Problem requirements: Output every line below exactly.

++++ Material for this task ++++

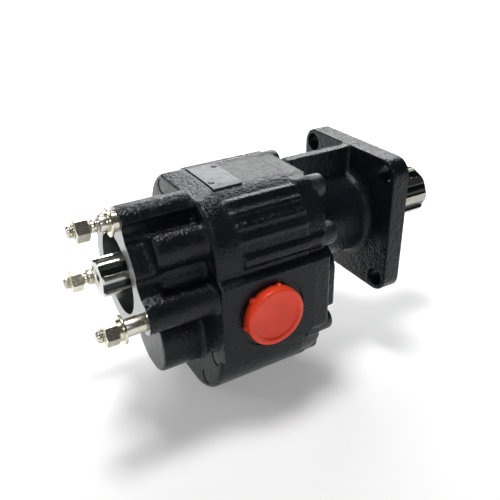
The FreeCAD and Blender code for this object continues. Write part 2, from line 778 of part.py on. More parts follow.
os.makedirs("parts", exist_ok=True)
export("front_cover", [make_front_cover()])
export("pump_body", [make_pump_body()])
export("drive_shaft", [make_drive_shaft()])
export("driven_gear", [make_driven_gear()])
export("front_drive_bush", [make_bush(seam_front, seam_front + front_bush_length, front_journal_r, 0.0)])
export("rear_drive_bush", [make_bush(chamber_rear - rear_bush_length, chamber_rear, rear_journal_r, 0.0)])
export("front_driven_bush", [make_bush(seam_front, seam_front + driven_bush_length,
                                       driven_journal_r, driven_z)])
export("rear_driven_bush", [make_bush(chamber_rear - driven_bush_length, chamber_rear,
                                      driven_journal_r, driven_z)])
export("front_wear_plate", [make_wear_plate(seam_front - wear_plate_t, seam_front,
                                            seam_front - body_seal_depth, seam_front)])
export("rear_wear_plate", [make_wear_plate(chamber_rear, chamber_rear + wear_plate_t,
                                           chamber_rear, chamber_rear + body_seal_depth)])
export("front_plate_seal", [plate_seal_ring(seam_front - body_seal_depth, seam_front, fit_gap)])
export("rear_plate_seal", [plate_seal_ring(chamber_rear, chamber_rear + body_seal_depth, fit_gap)])
export("body_seal", [body_seal_ring(seam_front - body_seal_depth, seam_front, fit_gap)])
export("front_shaft_seal", [make_shaft_seal(front_seal_x(), front_journal_r, front_seal_wall)])
export("rear_shaft_seal", [make_shaft_seal(rear_seal_x(), rear_journal_r, rear_seal_wall)])
export("front_snap_ring", [make_snap_ring(front_seal_x() + shaft_seal_width,
                                          front_journal_r + front_seal_wall)])
export("rear_snap_ring", [make_snap_ring(rear_seal_x() - snap_ring_t, rear_journal_r + rear_seal_wall)])
export("cover_screws", make_cover_screws())
export("dowel_pins", make_dowels())
export("mounting_studs", make_studs())
export("stud_nuts", [make_nut(index) for index in range(3)])
export("flat_washers", make_flat_washers())
export("spring_washers", make_spring_washers())
export("stud_spacers", make_spacers())
export("nameplate", [make_nameplate()])
export("nameplate_rivets", make_rivets())
export("near_port_cap", [make_port_cap(-1)])
export("far_port_cap", [make_port_cap(1)])
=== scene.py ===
import json
import math

import bmesh
import bpy
from mathutils import Matrix, Vector


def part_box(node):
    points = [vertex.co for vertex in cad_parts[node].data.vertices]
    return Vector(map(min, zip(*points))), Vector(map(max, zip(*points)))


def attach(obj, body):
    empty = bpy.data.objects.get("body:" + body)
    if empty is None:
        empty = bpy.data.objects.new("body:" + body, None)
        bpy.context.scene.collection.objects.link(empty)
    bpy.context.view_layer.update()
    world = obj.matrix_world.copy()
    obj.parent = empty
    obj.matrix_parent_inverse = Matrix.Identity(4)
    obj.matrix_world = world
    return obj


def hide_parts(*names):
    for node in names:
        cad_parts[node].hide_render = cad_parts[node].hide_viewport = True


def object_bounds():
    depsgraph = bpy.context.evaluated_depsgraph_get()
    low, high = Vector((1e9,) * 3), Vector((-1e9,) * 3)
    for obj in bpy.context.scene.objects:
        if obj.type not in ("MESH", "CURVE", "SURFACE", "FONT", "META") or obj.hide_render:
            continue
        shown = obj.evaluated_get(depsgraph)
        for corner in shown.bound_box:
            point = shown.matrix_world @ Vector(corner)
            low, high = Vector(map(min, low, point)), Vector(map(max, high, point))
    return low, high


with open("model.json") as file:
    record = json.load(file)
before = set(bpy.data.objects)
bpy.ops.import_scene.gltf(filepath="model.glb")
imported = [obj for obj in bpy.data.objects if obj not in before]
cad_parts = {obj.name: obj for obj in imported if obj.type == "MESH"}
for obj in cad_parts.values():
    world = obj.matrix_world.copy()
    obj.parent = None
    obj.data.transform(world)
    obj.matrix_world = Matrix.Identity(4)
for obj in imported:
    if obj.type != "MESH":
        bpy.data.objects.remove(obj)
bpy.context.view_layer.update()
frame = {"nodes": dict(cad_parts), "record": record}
nodes = frame["nodes"]
scene = bpy.context.scene
print("frame loaded,", len(nodes), "nodes")


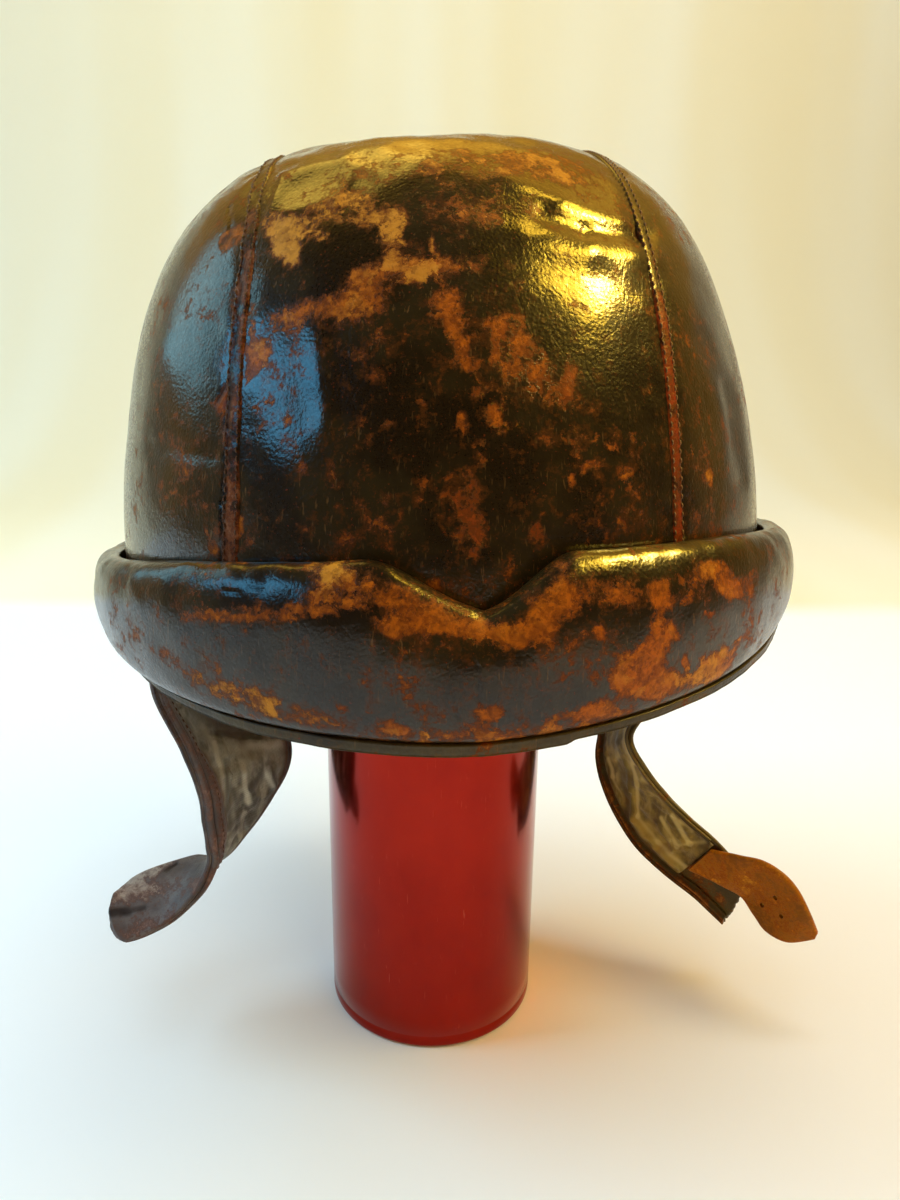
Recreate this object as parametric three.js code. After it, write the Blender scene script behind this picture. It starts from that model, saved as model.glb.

++++

Result for this exercise:
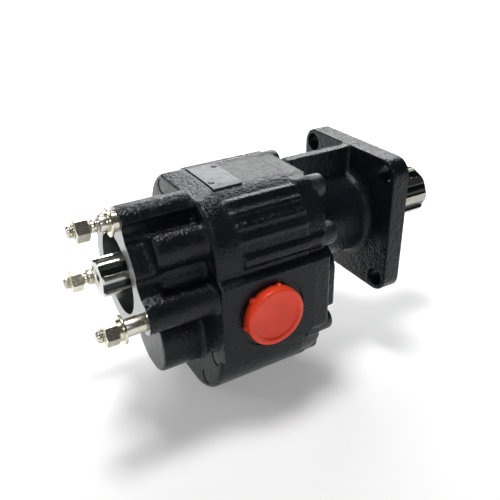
The FreeCAD and Blender code for this object continues. Write part 2, from line 778 of part.py on. More parts follow.
os.makedirs("parts", exist_ok=True)
export("front_cover", [make_front_cover()])
export("pump_body", [make_pump_body()])
export("drive_shaft", [make_drive_shaft()])
export("driven_gear", [make_driven_gear()])
export("front_drive_bush", [make_bush(seam_front, seam_front + front_bush_length, front_journal_r, 0.0)])
export("rear_drive_bush", [make_bush(chamber_rear - rear_bush_length, chamber_rear, rear_journal_r, 0.0)])
export("front_driven_bush", [make_bush(seam_front, seam_front + driven_bush_length,
                                       driven_journal_r, driven_z)])
export("rear_driven_bush", [make_bush(chamber_rear - driven_bush_length, chamber_rear,
                                      driven_journal_r, driven_z)])
export("front_wear_plate", [make_wear_plate(seam_front - wear_plate_t, seam_front,
                                            seam_front - body_seal_depth, seam_front)])
export("rear_wear_plate", [make_wear_plate(chamber_rear, chamber_rear + wear_plate_t,
                                           chamber_rear, chamber_rear + body_seal_depth)])
export("front_plate_seal", [plate_seal_ring(seam_front - body_seal_depth, seam_front, fit_gap)])
export("rear_plate_seal", [plate_seal_ring(chamber_rear, chamber_rear + body_seal_depth, fit_gap)])
export("body_seal", [body_seal_ring(seam_front - body_seal_depth, seam_front, fit_gap)])
export("front_shaft_seal", [make_shaft_seal(front_seal_x(), front_journal_r, front_seal_wall)])
export("rear_shaft_seal", [make_shaft_seal(rear_seal_x(), rear_journal_r, rear_seal_wall)])
export("front_snap_ring", [make_snap_ring(front_seal_x() + shaft_seal_width,
                                          front_journal_r + front_seal_wall)])
export("rear_snap_ring", [make_snap_ring(rear_seal_x() - snap_ring_t, rear_journal_r + rear_seal_wall)])
export("cover_screws", make_cover_screws())
export("dowel_pins", make_dowels())
export("mounting_studs", make_studs())
export("stud_nuts", [make_nut(index) for index in range(3)])
export("flat_washers", make_flat_washers())
export("spring_washers", make_spring_washers())
export("stud_spacers", make_spacers())
export("nameplate", [make_nameplate()])
export("nameplate_rivets", make_rivets())
export("near_port_cap", [make_port_cap(-1)])
export("far_port_cap", [make_port_cap(1)])
=== scene.py ===
import json
import math

import bmesh
import bpy
from mathutils import Matrix, Vector


def part_box(node):
    points = [vertex.co for vertex in cad_parts[node].data.vertices]
    return Vector(map(min, zip(*points))), Vector(map(max, zip(*points)))


def attach(obj, body):
    empty = bpy.data.objects.get("body:" + body)
    if empty is None:
        empty = bpy.data.objects.new("body:" + body, None)
        bpy.context.scene.collection.objects.link(empty)
    bpy.context.view_layer.update()
    world = obj.matrix_world.copy()
    obj.parent = empty
    obj.matrix_parent_inverse = Matrix.Identity(4)
    obj.matrix_world = world
    return obj


def hide_parts(*names):
    for node in names:
        cad_parts[node].hide_render = cad_parts[node].hide_viewport = True


def object_bounds():
    depsgraph = bpy.context.evaluated_depsgraph_get()
    low, high = Vector((1e9,) * 3), Vector((-1e9,) * 3)
    for obj in bpy.context.scene.objects:
        if obj.type not in ("MESH", "CURVE", "SURFACE", "FONT", "META") or obj.hide_render:
            continue
        shown = obj.evaluated_get(depsgraph)
        for corner in shown.bound_box:
            point = shown.matrix_world @ Vector(corner)
            low, high = Vector(map(min, low, point)), Vector(map(max, high, point))
    return low, high


with open("model.json") as file:
    record = json.load(file)
before = set(bpy.data.objects)
bpy.ops.import_scene.gltf(filepath="model.glb")
imported = [obj for obj in bpy.data.objects if obj not in before]
cad_parts = {obj.name: obj for obj in imported if obj.type == "MESH"}
for obj in cad_parts.values():
    world = obj.matrix_world.copy()
    obj.parent = None
    obj.data.transform(world)
    obj.matrix_world = Matrix.Identity(4)
for obj in imported:
    if obj.type != "MESH":
        bpy.data.objects.remove(obj)
bpy.context.view_layer.update()
frame = {"nodes": dict(cad_parts), "record": record}
nodes = frame["nodes"]
scene = bpy.context.scene
print("frame loaded,", len(nodes), "nodes")


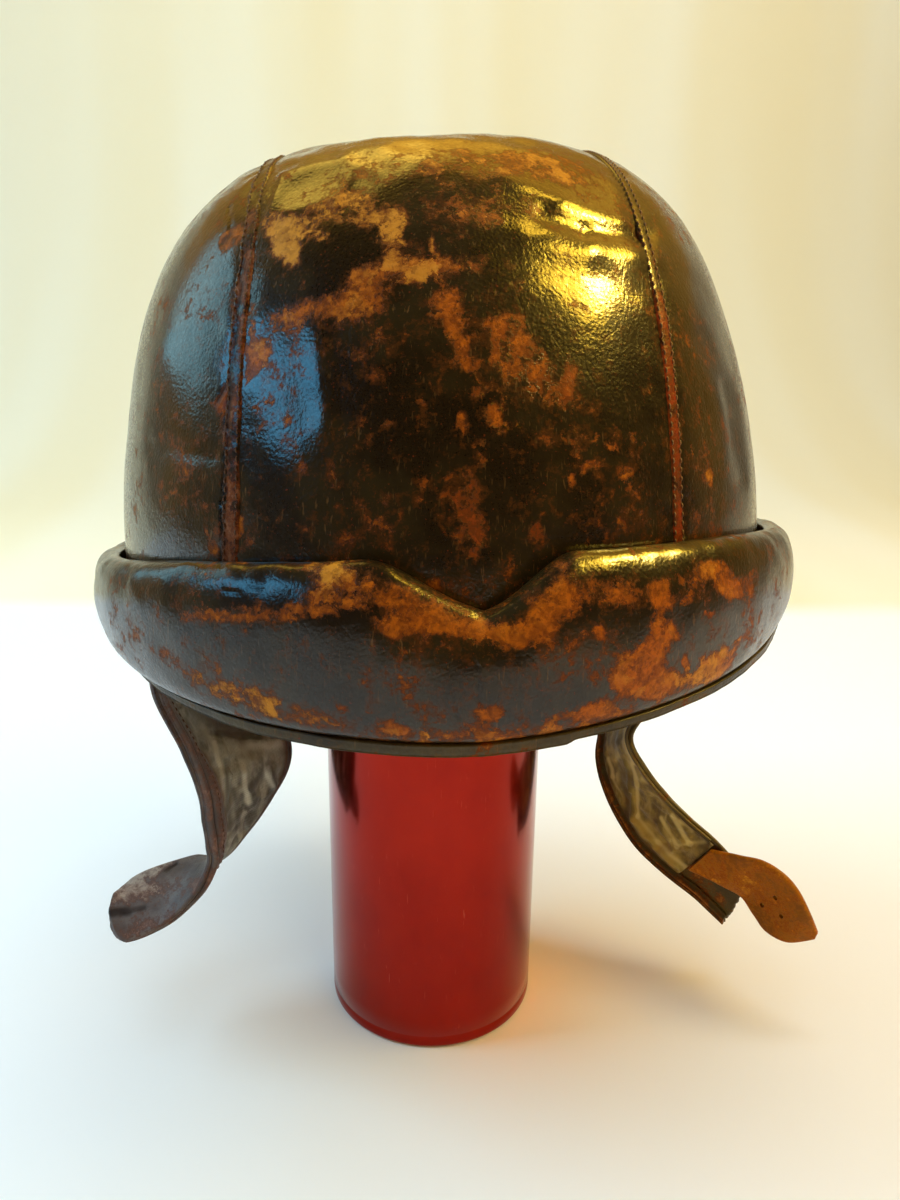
Recreate this object as parametric three.js code. After it, write the Blender scene script behind this picture. It starts from that model, saved as model.glb.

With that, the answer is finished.